Speaker: Tamara Harms, Ph.D., Associate Professor, University of Alaska Fairbanks, Institute of Arctic Biology
Title: Permafrost Thaw and Changing Cycles of the Elements of Life
Abstract: Boreal and arctic ecosystems are undergoing rapid change, including more frequent fires, thawing permafrost, increasing temperature, and more extreme precipitation events. Though the effects of climate change on carbon emissions from high-latitude ecosystems are well documented, changes to cycles of nitrogen and phosphorus remain poorly understood, and may cause feedbacks to carbon emissions. My group studies the fate and transport of carbon and nutrients in arctic and boreal catchments. Using in situ studies of nutrient uptake, we have shown that nitrogen released from thawing permafrost is likely hydrologically exported from arctic catchments, whereas phosphorus is retained in soils. We are also developing metrics to establish stream chemistry as an indicator of ecological resilience and state changes in boreal catchments. Using high-frequency data collected by automated instream sensors, we have found surprising increases in nitrate concentration following rain in streams draining catchments where permafrost is likely thawing. Our research suggests large, climate-driven changes to the nitrogen cycle of high-latitude ecosystems, resulting in greater flux to downstream ecosystems.

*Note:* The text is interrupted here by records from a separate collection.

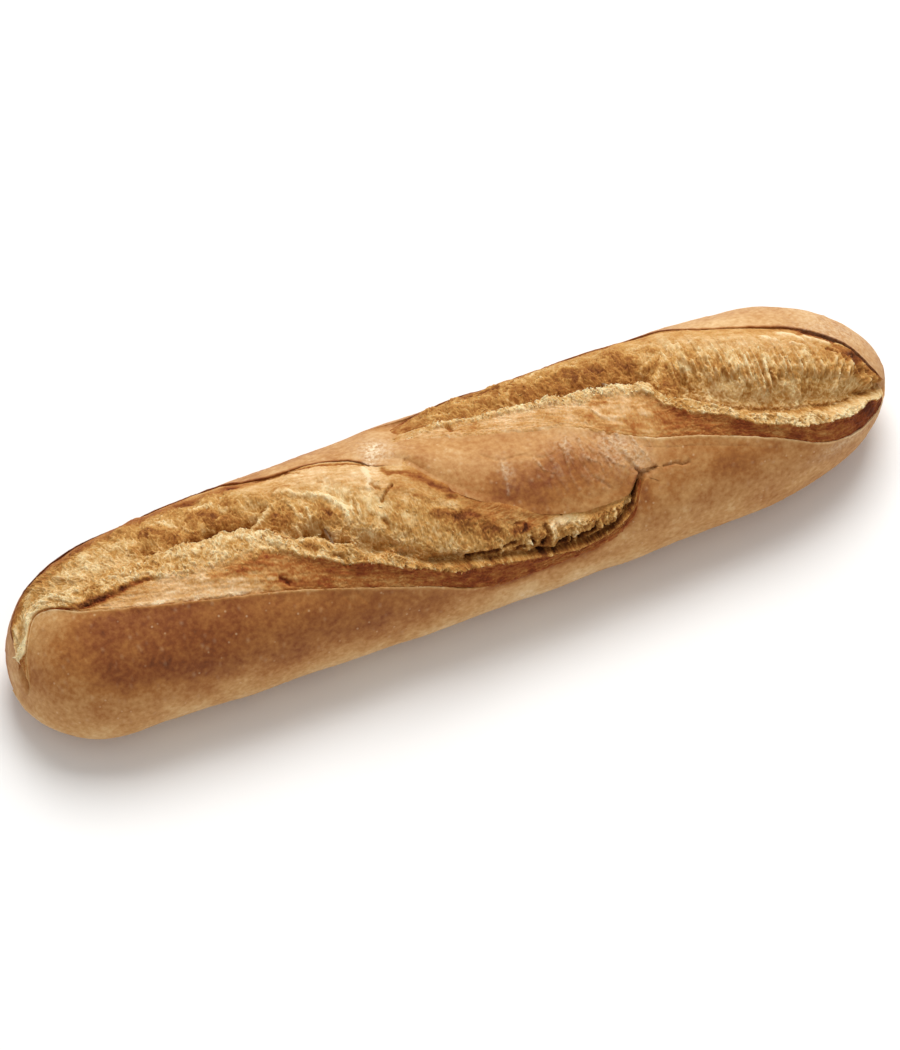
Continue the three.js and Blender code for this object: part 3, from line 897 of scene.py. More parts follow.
@dataclass(frozen=True)
class Placing:
    """Sets what is made on the floor, centred, and shrinks it a little where it would leave the CAD box."""

    middle: Array
    scale: Array

    @staticmethod
    def over(meshes: list[Array]) -> "Placing":
        """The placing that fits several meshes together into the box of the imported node.

        Args:
            meshes: the points of each, in mm.

        Returns:
            The placing.
        """
        everything = np.concatenate(meshes)
        low, high = everything.min(0), everything.max(0)
        box_low, box_high = (np.array(corner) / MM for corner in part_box(NODE))
        middle = (low + high) / 2
        middle[2] = low[2]
        return Placing(middle, np.minimum(1, (box_high - box_low) / (high - low)))

    def __call__(self, points: Array) -> Array:
        """Points in mm, turned into metres in the shared frame."""
        return (points - self.middle) * self.scale * MM


def add_object(name: str, data: bpy.types.ID) -> bpy.types.Object:
    """Makes an object and links it to the scene."""
    made = bpy.data.objects.new(name, data)
    bpy.context.scene.collection.objects.link(made)
    return made


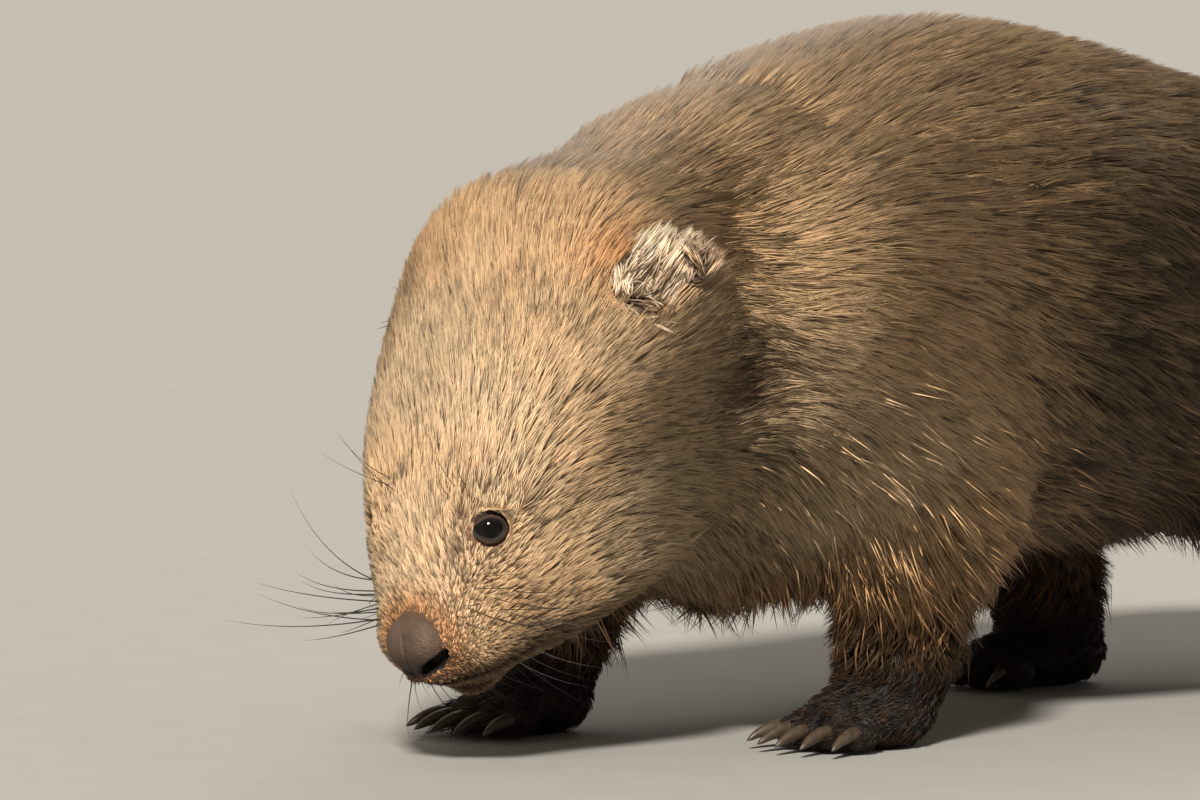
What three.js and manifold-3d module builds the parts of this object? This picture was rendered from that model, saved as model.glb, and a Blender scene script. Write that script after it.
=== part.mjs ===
// A bare-nosed wombat at life size, walking with its head down to the ground, as a still museum model.
// Millimetres. +X is the animal's left, +Y runs towards its rump and +Z is up. The solids give the outline of the
// coat, out to the tips of its fur. Every form is a three.js geometry whose vertices are carried along rays onto one
// smooth body surface, and the nodes are parted from it with thin cuts.
import * as THREE from "three";
import { mergeVertices } from "three/addons/utils/BufferGeometryUtils.js";
import Module from "manifold-3d";

const wasm = await Module();
wasm.setup();

// Driving dimensions
const GAP = 0.35; // left between neighbouring nodes
const HEAD_PITCH = 47; // degrees that the head is lowered
const HEAD_YAW = 5; // degrees that it is turned to the animal's left
const HEAD_ROLL = 3.5; // degrees that its left side is held lower
const NOSE = [11, -164, 49.5]; // front of the muzzle in the body's frame
const EYE_RADIUS = 9.6;
const EYE = [49, 23, 27.6]; // centre of the left eye: back, up and left of the front of the muzzle
const EYE_AIM = [-0.3, 0.55, 0.78]; // the way it looks, along the same axes
const LID_THICKNESS = 2.2;
const EAR_LENGTH = 46; // from the root, which lies in the coat, to the tip
const EAR_ROOT = [168, 29, 70]; // back, up and left of the front of the muzzle
const EAR_TIP = [182, 69, 76];
const EAR_WIDTH = 46;
const MOUTH_WIDTH = 1.5; // opening between the lips
const SOLE_HEIGHT = 30; // a paw ends this high on the leg
const FORE_CLAW = 19;
const HIND_CLAW = 15;
const TAIL_LENGTH = 22;
const COAT_CORE = 7.5; // the core of the long coat lies this far under the tips of its locks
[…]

Bio: Tamara Harms is an ecosystem ecologist and biogeochemist with interests in cycles of carbon, nitrogen, and phosphorus. She is an associate professor at the University of Alaska Fairbanks where she studies the effects of changing climate, hydrologic, and disturbance regimes on elemental cycles. She focuses on how hydrologic flowpaths mediate reaction and transport of materials and has worked in deserts, cities, and high-latitude ecosystems, all places where hydrologic connectivity is changing rapidly.